- Excerpted records:
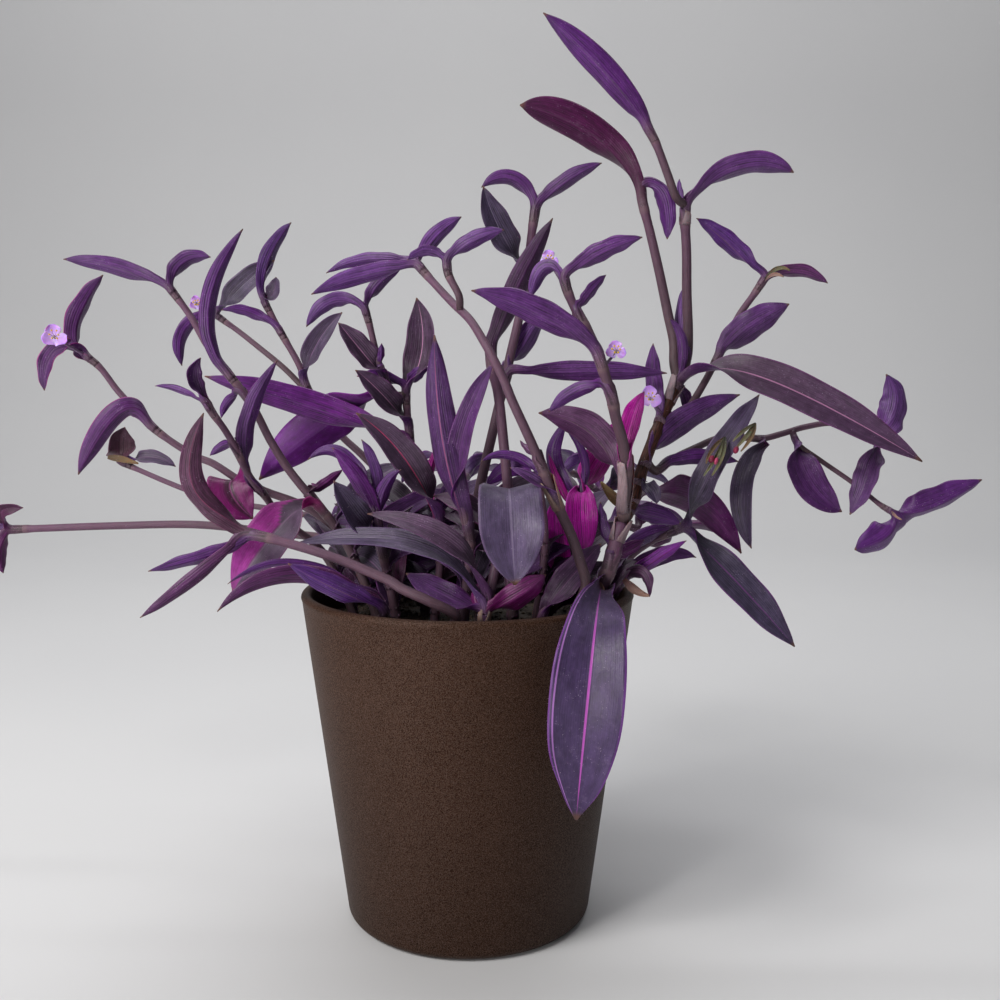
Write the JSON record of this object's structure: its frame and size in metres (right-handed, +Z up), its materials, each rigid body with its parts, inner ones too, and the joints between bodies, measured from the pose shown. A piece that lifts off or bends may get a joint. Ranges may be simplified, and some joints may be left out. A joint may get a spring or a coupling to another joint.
{
  "type": "potted tradescantia",
  "caption": "Tapered round pot of soil with branching leafy stems, long keeled lance-shaped leaves, a hanging clasping leaf over the rim and small three-petalled blooms.",
  "frame": {"origin": "centre of the pot's flat underside, on the surface it stands on", "axes": "+Z up along the pot's axis, -Y towards the viewer of the picture, +X to that viewer's right"},
  "size_m": [0.571, 0.3042, 0.4411],
  "materials": {
    "pot": "matte",
    "soil": "matte",
    "leafy_stem": "satin",
    "bloom": "satin"
  },
  "bodies": {
    "root": {"pot": "pot", "soil": "soil", "stem_right_main": "leafy_stem", "stem_center": "leafy_stem", "stem_shield_leaf": "leafy_stem", "stem_grey_blade": "leafy_stem", "stem_heart": "leafy_stem", "stem_mauve": "leafy_stem", "stem_front": "leafy_stem", "stem_front_right": "leafy_stem", "stem_front_left": "leafy_stem", "stem_over_rim": "leafy_stem", "stem_violet_blade": "leafy_stem", "stem_red_rib": "leafy_stem", "stem_left_heart": "leafy_stem", "stem_middle_left": "leafy_stem", "stem_left_grey": "leafy_stem", "stem_left_tall": "leafy_stem", "stem_left_long": "leafy_stem", "stem_left_slender": "leafy_stem", "stem_left_spent": "leafy_stem", "stem_left_trailing": "leafy_stem", "stem_right_low": "leafy_stem", "stem_right_rim": "leafy_stem", "stem_back_1": "leafy_stem", "stem_back_2": "leafy_stem", "stem_back_3": "leafy_stem", "stem_back_4": "leafy_stem", "stem_back_5": "leafy_stem", "bloom_left_long": "bloom", "bloom_left_grey": "bloom", "bloom_right_main": "bloom", "bloom_center_top": "bloom", "bloom_center_low": "bloom"}
  },
  "joints": []
}
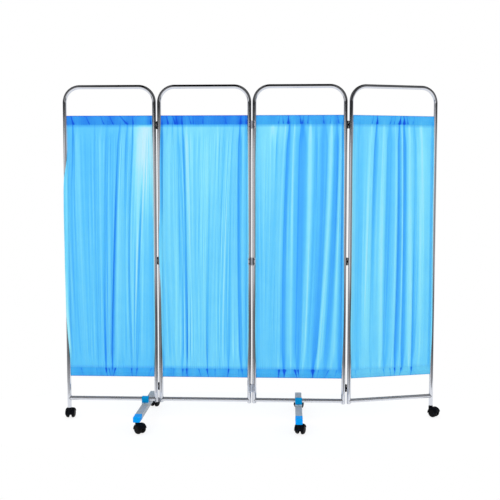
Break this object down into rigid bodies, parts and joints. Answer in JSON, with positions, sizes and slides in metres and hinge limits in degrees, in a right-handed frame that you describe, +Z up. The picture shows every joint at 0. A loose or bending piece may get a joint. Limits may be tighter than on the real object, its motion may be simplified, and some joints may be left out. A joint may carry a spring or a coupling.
{
  "type": "ward privacy screen",
  "caption": "Folding ward privacy screen: hinged chrome tube panels with gathered curtains, standing on two cross feet and twin-wheel casters.",
  "frame": {"origin": "middle of the footprint of the screen as it stands in the rest pose, on the floor", "axes": "+X along the three panels that stand in line, from left to right as seen from the front; +Z up; -Y towards the front"},
  "size_m": [2.0556, 0.6148, 1.7996],
  "materials": {
    "chrome_tube": "polished chrome plate",
    "rod_steel": "zinc plated",
    "curtain_cloth": "thin plain-woven cloth, light blue",
    "hinge_steel": "plated, dull",
    "foot_metal": "silver-grey satin",
    "blue_plastic": "semi-gloss moulded",
    "black_plastic": "moulded, satin",
    "wheel_plastic": "moulded tread, satin"
  },
  "bodies": {
    "panel_1": {"panel_1_frame": "chrome_tube", "panel_1_rail": "chrome_tube", "panel_1_upper_rod": "rod_steel", "panel_1_lower_rod": "rod_steel", "panel_1_curtain": "curtain_cloth", "hinge_1_2_top_left_leaf": "hinge_steel", "hinge_1_2_middle_left_leaf": "hinge_steel", "hinge_1_2_bottom_left_leaf": "hinge_steel", "foot_1_bar": "foot_metal", "foot_1_front_cap": "blue_plastic", "foot_1_base_plate": "foot_metal", "foot_1_saddle": "blue_plastic", "leg_1_socket": "black_plastic"},
    "panel_2": {"panel_2_frame": "chrome_tube", "panel_2_rail": "chrome_tube", "panel_2_upper_rod": "rod_steel", "panel_2_lower_rod": "rod_steel", "panel_2_curtain": "curtain_cloth", "hinge_1_2_top_right_leaf": "hinge_steel", "hinge_1_2_middle_right_leaf": "hinge_steel", "hinge_1_2_bottom_right_leaf": "hinge_steel", "hinge_2_3_top_left_leaf": "hinge_steel", "hinge_2_3_middle_left_leaf": "hinge_steel", "hinge_2_3_bottom_left_leaf": "hinge_steel"},
    "panel_3": {"panel_3_frame": "chrome_tube", "panel_3_rail": "chrome_tube", "panel_3_upper_rod": "rod_steel", "panel_3_lower_rod": "rod_steel", "panel_3_curtain": "curtain_cloth", "hinge_2_3_top_right_leaf": "hinge_steel", "hinge_2_3_middle_right_leaf": "hinge_steel", "hinge_2_3_bottom_right_leaf": "hinge_steel", "hinge_3_4_top_left_leaf": "hinge_steel", "hinge_3_4_middle_left_leaf": "hinge_steel", "hinge_3_4_bottom_left_leaf": "hinge_steel", "foot_2_bar": "foot_metal", "foot_2_front_cap": "blue_plastic", "foot_2_base_plate": "foot_metal", "foot_2_saddle": "blue_plastic"},
    "panel_4": {"panel_4_frame": "chrome_tube", "panel_4_rail": "chrome_tube", "panel_4_upper_rod": "rod_steel", "panel_4_lower_rod": "rod_steel", "panel_4_curtain": "curtain_cloth", "hinge_3_4_top_right_leaf": "hinge_steel", "hinge_3_4_middle_right_leaf": "hinge_steel", "hinge_3_4_bottom_right_leaf": "hinge_steel", "leg_4_socket": "black_plastic"},
    "leg_1_caster": {"leg_1_caster_body": "black_plastic"},
    "leg_1_wheels": {"leg_1_caster_wheels": "wheel_plastic"},
    "foot_1_front_caster": {"foot_1_front_caster_body": "black_plastic"},
    "foot_1_front_wheels": {"foot_1_front_caster_wheels": "wheel_plastic"},
    "foot_1_rear_caster": {"foot_1_rear_caster_body": "black_plastic"},
    "foot_1_rear_wheels": {"foot_1_rear_caster_wheels": "wheel_plastic"},
    "foot_2_front_caster": {"foot_2_front_caster_body": "black_plastic"},
    "foot_2_front_wheels": {"foot_2_front_caster_wheels": "wheel_plastic"},
    "foot_2_rear_caster": {"foot_2_rear_caster_body": "black_plastic"},
    "foot_2_rear_wheels": {"foot_2_rear_caster_wheels": "wheel_plastic"},
    "leg_4_caster": {"leg_4_caster_body": "black_plastic"},
    "leg_4_wheels": {"leg_4_caster_wheels": "wheel_plastic"}
  },
  "joints": [
    {"name": "panel_1_fold", "type": "hinge", "parent": "panel_2", "child": "panel_1", "pos_m": [-0.51184, 0.0119, 0.866], "axis": [0, 0, -1], "range_deg": [-15, 176]},
    {"name": "panel_3_fold", "type": "hinge", "parent": "panel_2", "child": "panel_3", "pos_m": [-0.00684, -0.0161, 0.866], "axis": [0, 0, -1], "range_deg": [-15, 176]},
    {"name": "panel_4_fold", "type": "hinge", "parent": "panel_3", "child": "panel_4", "pos_m": [0.49816, 0.0119, 0.866], "axis": [0, 0, 1], "range_deg": [-31, 160]},
    {"name": "leg_1_caster_swivel", "type": "hinge", "parent": "panel_1", "child": "leg_1_caster", "pos_m": [-1.00334, -0.0021, 0.058], "axis": [0, 0, 1], "continuous": true},
    {"name": "leg_1_caster_roll", "type": "hinge", "parent": "leg_1_caster", "child": "leg_1_wheels", "pos_m": [-1.00334, 0.0179, 0.025], "axis": [-1, 0, 0], "continuous": true},
    {"name": "foot_1_front_caster_swivel", "type": "hinge", "parent": "panel_1", "child": "foot_1_front_caster", "pos_m": [-0.58534, -0.2571, 0.058], "axis": [0, 0, 1], "continuous": true},
    {"name": "foot_1_front_caster_roll", "type": "hinge", "parent": "foot_1_front_caster", "child": "foot_1_front_wheels", "pos_m": [-0.57002, -0.26995, 0.025], "axis": [0.6428, 0.766, 0], "continuous": true},
    {"name": "foot_1_rear_caster_swivel", "type": "hinge", "parent": "panel_1", "child": "foot_1_rear_caster", "pos_m": [-0.58534, 0.2529, 0.058], "axis": [0, 0, 1], "continuous": true},
    {"name": "foot_1_rear_caster_roll", "type": "hinge", "parent": "foot_1_rear_caster", "child": "foot_1_rear_wheels", "pos_m": [-0.5785, 0.2717, 0.025], "axis": [-0.9397, 0.342, 0], "continuous": true},
    {"name": "foot_2_front_caster_swivel", "type": "hinge", "parent": "panel_3", "child": "foot_2_front_caster", "pos_m": [0.24566, -0.2571, 0.058], "axis": [0, 0, 1], "continuous": true},
    {"name": "foot_2_front_caster_roll", "type": "hinge", "parent": "foot_2_front_caster", "child": "foot_2_front_wheels", "pos_m": [0.2525, -0.2383, 0.025], "axis": [-0.9397, 0.342, 0], "continuous": true},
    {"name": "foot_2_rear_caster_swivel", "type": "hinge", "parent": "panel_3", "child": "foot_2_rear_caster", "pos_m": [0.24566, 0.2529, 0.058], "axis": [0, 0, 1], "continuous": true},
    {"name": "foot_2_rear_caster_roll", "type": "hinge", "parent": "foot_2_rear_caster", "child": "foot_2_rear_wheels", "pos_m": [0.25083, 0.27222, 0.025], "axis": [-0.9659, 0.2588, 0], "continuous": true},
    {"name": "leg_4_caster_swivel", "type": "hinge", "parent": "panel_4", "child": "leg_4_caster", "pos_m": [0.97448, 0.13392, 0.058], "axis": [0, 0, 1], "continuous": true},
    {"name": "leg_4_caster_roll", "type": "hinge", "parent": "leg_4_caster", "child": "leg_4_wheels", "pos_m": [0.9898, 0.12107, 0.025], "axis": [0.6428, 0.766, 0], "continuous": true}
  ]
}
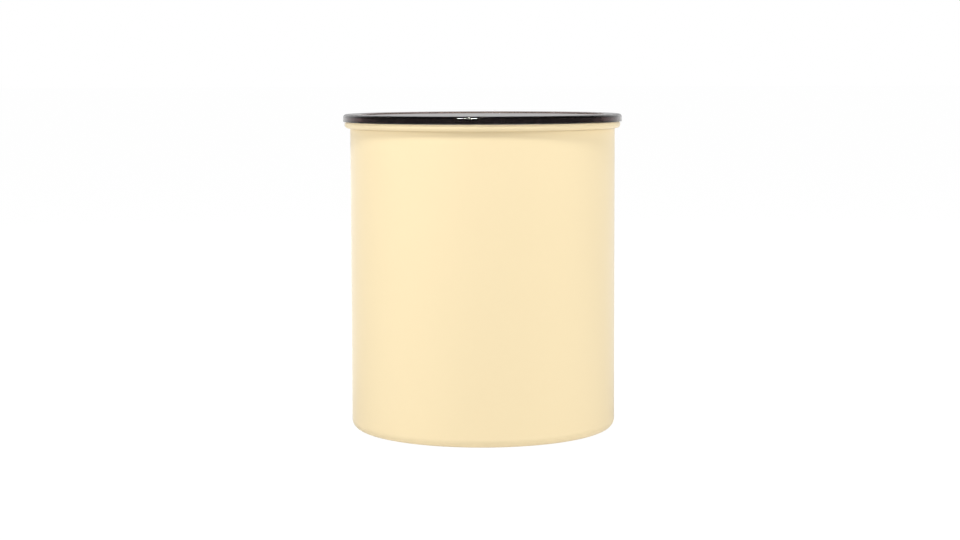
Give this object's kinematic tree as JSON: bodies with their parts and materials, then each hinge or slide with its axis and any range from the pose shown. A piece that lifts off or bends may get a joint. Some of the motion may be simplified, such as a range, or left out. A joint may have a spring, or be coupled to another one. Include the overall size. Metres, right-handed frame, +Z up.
{
  "type": "coffee canister with valve",
  "caption": "Round steel coffee canister with a clear lid over a press-down inner lid, whose folding handle works an air valve.",
  "frame": {"origin": "centre of the can's base, on the ground", "axes": "+Z up along the can's axis; the front is -Y, towards which the inner handle folds down, and +X is to the right"},
  "size_m": [0.178, 0.178, 0.201],
  "materials": {
    "body": "matt powder coat outside, bare steel inside",
    "clear_lid": "clear smoke-tinted gloss",
    "lid_seal": "soft silicone",
    "press_lid": "satin moulded",
    "wiper_seal": "soft silicone",
    "valve_hub": "satin moulded",
    "hub_cover": "satin moulded",
    "cam_shaft": "turned",
    "handle": "satin moulded",
    "valve_plunger": "satin moulded",
    "valve_disc": "soft silicone",
    "plunger_cap": "satin moulded",
    "valve_spring": "drawn wire",
    "hub_screws": "plain",
    "cover_screws": "plain"
  },
  "bodies": {
    "canister": {"canister_shell": "body"},
    "clear_lid": {"clear_lid": "clear_lid", "lid_seal": "lid_seal"},
    "press_lid": {"press_lid": "press_lid", "wiper_seal": "wiper_seal", "valve_hub": "valve_hub", "hub_cover": "hub_cover", "valve_spring": "valve_spring", "hub_screws": "hub_screws", "cover_screws": "cover_screws"},
    "handle": {"handle": "handle", "cam_shaft": "cam_shaft"},
    "plunger": {"valve_plunger": "valve_plunger", "valve_disc": "valve_disc", "plunger_cap": "plunger_cap"}
  },
  "joints": [
    {"name": "lid_lift", "type": "slide", "parent": "canister", "child": "clear_lid", "axis": [0, 0, 1], "range_m": [0, 0.09]},
    {"name": "press_slide", "type": "slide", "parent": "canister", "child": "press_lid", "axis": [0, 0, 1], "range_m": [-0.1145, 0.006]},
    {"name": "handle_fold", "type": "hinge", "parent": "press_lid", "child": "handle", "pos_m": [0, 0, 0.14177], "axis": [-1, 0, 0], "range_deg": [0, 90]},
    {"name": "valve_lift", "type": "slide", "parent": "press_lid", "child": "plunger", "axis": [0, 0, 1], "range_m": [0, 0.00198], "deforming": ["valve_spring"]}
  ],
  "couplings": [
    {"joint": "valve_lift", "follows": "handle_fold", "m_per_rad": 0.00126}
  ]
}
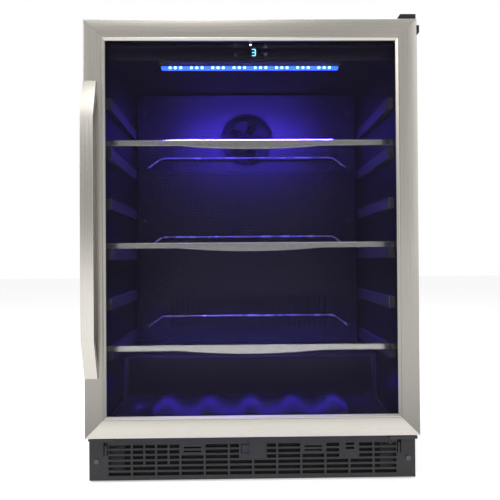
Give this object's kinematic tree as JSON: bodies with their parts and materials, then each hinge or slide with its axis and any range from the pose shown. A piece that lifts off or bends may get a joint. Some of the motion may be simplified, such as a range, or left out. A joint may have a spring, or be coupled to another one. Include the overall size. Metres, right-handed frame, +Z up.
{
  "type": "wine cooler",
  "caption": "Under-counter wine cooler with a steel-framed glass door, glass shelves, blue interior light and a slotted kick grille.",
  "frame": {"origin": "on the floor, under the middle of the whole object's width and depth", "axes": "+X to the right seen from the front, +Y to the back, +Z up; the door faces -Y"},
  "size_m": [0.6015, 0.612, 0.842],
  "materials": {
    "black_steel": "satin",
    "galvanised_steel": "satin",
    "liner_plastic": "satin",
    "foam": "matte",
    "dark_plastic": "satin",
    "machine_plastic": "matte",
    "fin_aluminium": "satin",
    "condenser_black": "satin",
    "window_gloss": "gloss",
    "lamp_body": "gloss",
    "lamp_lens": "gloss",
    "kick_paint": "satin",
    "screw_steel": "satin",
    "compressor_black": "gloss",
    "rubber": "matte",
    "copper": "satin",
    "foot_steel": "matte",
    "stainless": "satin",
    "bright_wire": "polished",
    "tinted_glass": "gloss",
    "spacer_black": "matte",
    "bush_plastic": "satin",
    "shelf_glass": "gloss"
  },
  "bodies": {
    "cabinet": {"side_panel_left": "black_steel", "side_panel_right": "black_steel", "top_panel": "black_steel", "rear_panel": "galvanised_steel", "front_frame": "black_steel", "inner_liner": "liner_plastic", "foam_insulation": "foam", "shelf_ledges_left": "dark_plastic", "shelf_ledges_right": "dark_plastic", "bottle_cradle": "dark_plastic", "evaporator_cover": "dark_plastic", "fan_grille": "dark_plastic", "evaporator_coil": "fin_aluminium", "evaporator_fan_motor": "machine_plastic", "sensor_cover": "dark_plastic", "control_panel": "dark_plastic", "display_window": "window_gloss", "led_housing": "lamp_body", "led_lens": "lamp_lens", "base_pan": "galvanised_steel", "kick_grille": "kick_paint", "kick_plate": "kick_paint", "panel_screws": "screw_steel", "compressor": "compressor_black", "compressor_mounts": "rubber", "condenser_coil": "condenser_black", "condenser_fan_motor": "machine_plastic", "drip_tray": "machine_plastic", "refrigerant_pipes": "copper", "mains_inlet": "machine_plastic", "electronics_box": "machine_plastic", "hinge_bracket_lower": "black_steel", "hinge_bracket_upper": "black_steel", "hinge_cap": "dark_plastic", "blanking_plate": "dark_plastic"},
    "door": {"door_frame": "stainless", "door_glass_outer": "tinted_glass", "door_glass_inner": "tinted_glass", "glass_spacer": "spacer_black", "door_gasket": "rubber", "hinge_bushes": "bush_plastic", "door_handle": "stainless", "handle_screws": "screw_steel", "door_side_cap": "dark_plastic"},
    "shelf_1": {"glass_shelf_1": "shelf_glass", "shelf_trim_1": "stainless", "shelf_wire_1": "bright_wire"},
    "shelf_2": {"glass_shelf_2": "shelf_glass", "shelf_trim_2": "stainless", "shelf_wire_2": "bright_wire"},
    "shelf_3": {"glass_shelf_3": "shelf_glass", "shelf_trim_3": "stainless", "shelf_wire_3": "bright_wire"},
    "evaporator_rotor": {"evaporator_fan": "machine_plastic"},
    "condenser_rotor": {"condenser_fan": "machine_plastic"},
    "levelling_front_left": {"foot_front_left": "foot_steel"},
    "levelling_front_right": {"foot_front_right": "foot_steel"},
    "levelling_rear_left": {"foot_rear_left": "foot_steel"},
    "levelling_rear_right": {"foot_rear_right": "foot_steel"}
  },
  "joints": [
    {"name": "door_hinge", "type": "hinge", "parent": "cabinet", "child": "door", "pos_m": [0.285, -0.247, 0.46], "axis": [0, 0, 1], "range_deg": [0, 110]},
    {"name": "shelf_1_slide", "type": "slide", "parent": "cabinet", "child": "shelf_1", "axis": [0, -1, 0], "range_m": [0, 0.011]},
    {"name": "shelf_2_slide", "type": "slide", "parent": "cabinet", "child": "shelf_2", "axis": [0, -1, 0], "range_m": [0, 0.011]},
    {"name": "shelf_3_slide", "type": "slide", "parent": "cabinet", "child": "shelf_3", "axis": [0, -1, 0], "range_m": [0, 0.011]},
    {"name": "evaporator_fan_spin", "type": "hinge", "parent": "cabinet", "child": "evaporator_rotor", "pos_m": [0, 0.209, 0.6947], "axis": [0, 1, 0], "continuous": true},
    {"name": "condenser_fan_spin", "type": "hinge", "parent": "cabinet", "child": "condenser_rotor", "pos_m": [-0.09, 0.074, 0.086], "axis": [0, 1, 0], "continuous": true},
    {"name": "foot_front_left_screw", "type": "slide", "parent": "cabinet", "child": "levelling_front_left", "axis": [0, 0, -1], "range_m": [0, 0.02]},
    {"name": "foot_front_right_screw", "type": "slide", "parent": "cabinet", "child": "levelling_front_right", "axis": [0, 0, -1], "range_m": [0, 0.02]},
    {"name": "foot_rear_left_screw", "type": "slide", "parent": "cabinet", "child": "levelling_rear_left", "axis": [0, 0, -1], "range_m": [0, 0.02]},
    {"name": "foot_rear_right_screw", "type": "slide", "parent": "cabinet", "child": "levelling_rear_right", "axis": [0, 0, -1], "range_m": [0, 0.02]}
  ]
}
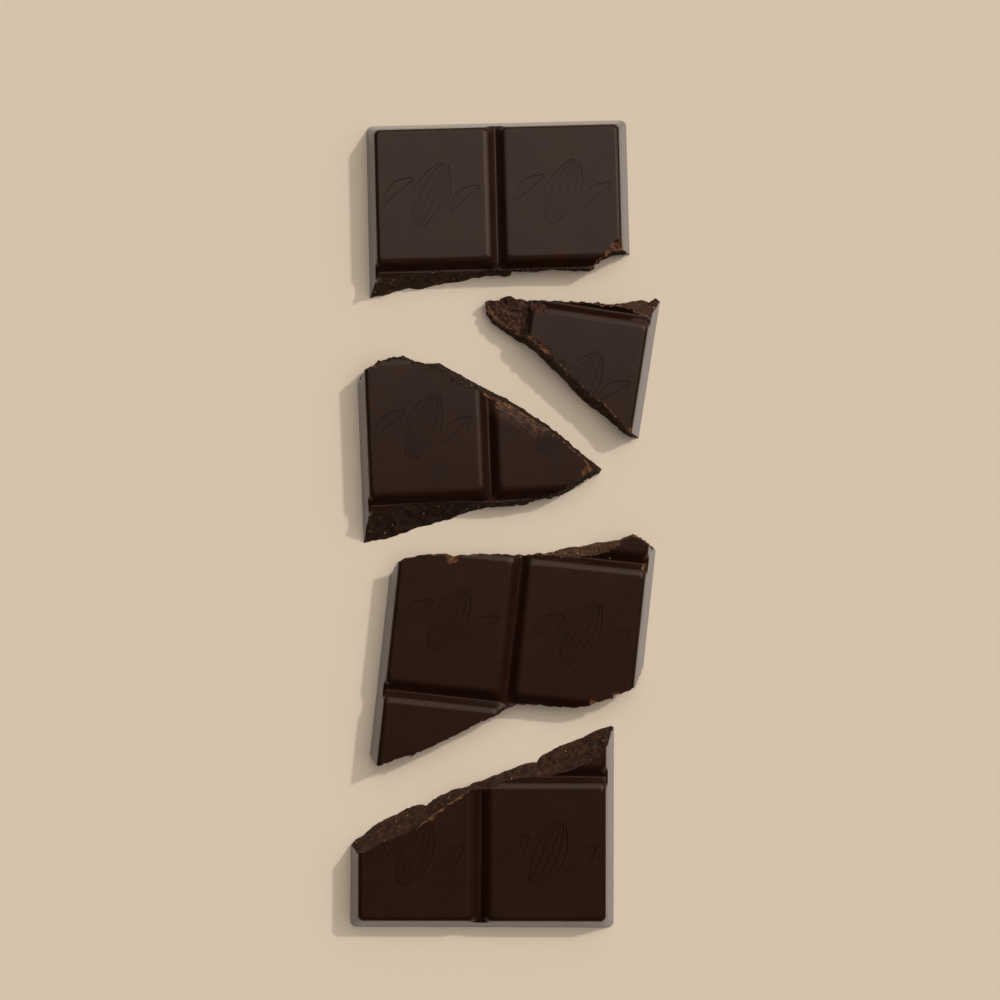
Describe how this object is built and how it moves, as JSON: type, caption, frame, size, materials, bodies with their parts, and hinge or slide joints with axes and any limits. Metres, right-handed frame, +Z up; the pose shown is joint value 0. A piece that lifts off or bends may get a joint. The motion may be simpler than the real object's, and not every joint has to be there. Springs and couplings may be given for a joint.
{
  "type": "broken chocolate bar",
  "caption": "Dark chocolate bar of moulded rectangles parted by V grooves, snapped by hand into rough-edged fragments lying flat in a column.",
  "frame": {"origin": "on the table, below the middle of the whole layout's outer box", "axes": "+X to the right of the picture, +Y up the picture along the column of fragments, +Z up off the table out of the moulded face"},
  "size_m": [0.0804, 0.21, 0.008],
  "materials": {
    "top_chocolate": "satin moulded dark chocolate, duller and browner where broken",
    "upper_right_chocolate": "satin moulded dark chocolate, duller and browner where broken",
    "middle_chocolate": "satin moulded dark chocolate, duller and browner where broken",
    "lower_chocolate": "satin moulded dark chocolate, duller and browner where broken",
    "bottom_chocolate": "satin moulded dark chocolate, duller and browner where broken"
  },
  "bodies": {
    "root": {"top_fragment": "top_chocolate", "upper_right_fragment": "upper_right_chocolate", "middle_fragment": "middle_chocolate", "lower_fragment": "lower_chocolate", "bottom_fragment": "bottom_chocolate"}
  },
  "joints": []
}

- Set exercise:
Pick out all the lines with the word "into" in them and copy them.

- Written response:
Break this object down into rigid bodies, parts and joints. Answer in JSON, with positions, sizes and slides in metres and hinge limits in degrees, in a right-handed frame that you describe, +Z up. The picture shows every joint at 0. A loose or bending piece may get a joint. Limits may be tighter than on the real object, its motion may be simplified, and some joints may be left out. A joint may carry a spring or a coupling.
  "caption": "Dark chocolate bar of moulded rectangles parted by V grooves, snapped by hand into rough-edged fragments lying flat in a column.",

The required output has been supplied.